New York Stock Exchange volume totaled a slim 124.51 million shares, down from 191.10 million a day earlier.

″Moods turned rather positive in the aftermath of (Wednesday’s) scare,″ said Sara Cerato, a vice president for equity sales with Nomura Securities International Inc. ″I think people are trying to analyze their way into a bullish frenzy here.″

But she cautioned: ″They could take all of this away from us. This is not a trend. The trend is volatility.″

In the oil market, crude oil for next-month delivery ended the day up 45 cents at $27.72 per barrel.

Prices had risen as much as $1.65 a barrel during the day on war fears but fell back partly on speculation that U.N. Secretary General Javier Perez de Cuellar’s planned weekend visit to Iraq may produce a diplomatic solution.

Also adding to market beliefs that war could be averted was talk that France may attempt to broker a settlement.

″Most people now feel the U.N. or maybe France can pull a rabbit out of a hat,″ Cerato said.

Bond prices shot up on the possibilities of an 11th-hour peace in the 5- month-old crisis. The government’s benchmark 30-year Treasury bond jumped $15 per $1,000 in face amount, dropping its yield to 8.32 percent.
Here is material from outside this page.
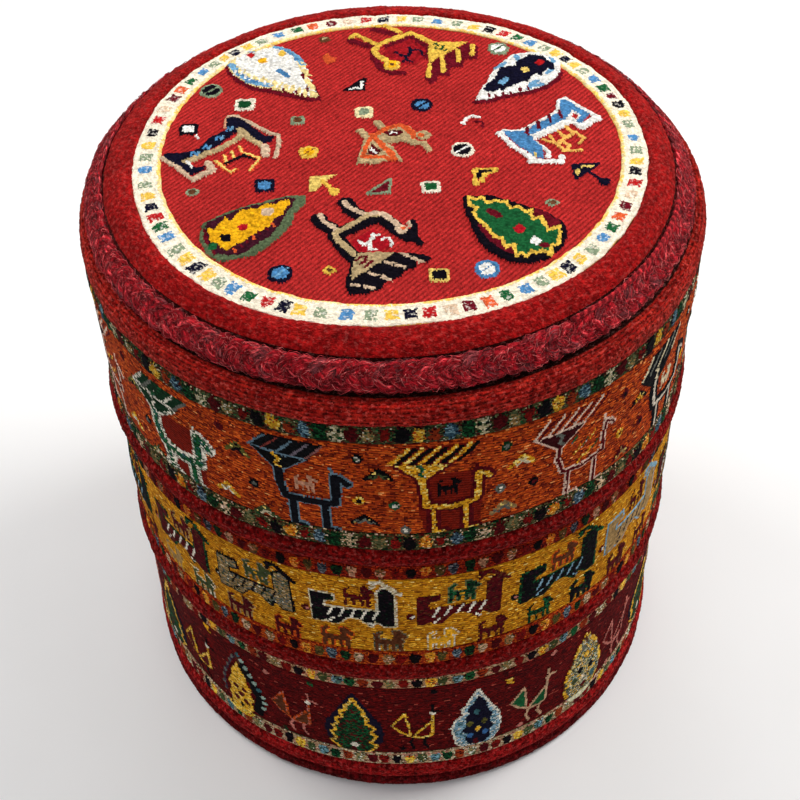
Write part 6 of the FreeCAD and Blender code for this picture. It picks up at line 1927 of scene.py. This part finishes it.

The bond had fallen more than $8 on Wednesday. Inflation that would be caused by higher oil prices during a war would erode the value of bonds, so the chance for peace sends prices higher.

The dollar, which strengthed Wednesday on perceptions it is a safe haven during tumult, slipped Thursday against most foreign currencies in quiet dealings.

Currency dealers said trading was mostly follow-through from volatile overnight action in Asia, when foreign traders drove the dollar down and then up amid conflicting sentiments about chances for peace in the Persian Gulf.

Gold fell slightly in New York after rising overseas. It dipped 80 cents a troy ounce to $390.40 on New York’s Commodity Exchange.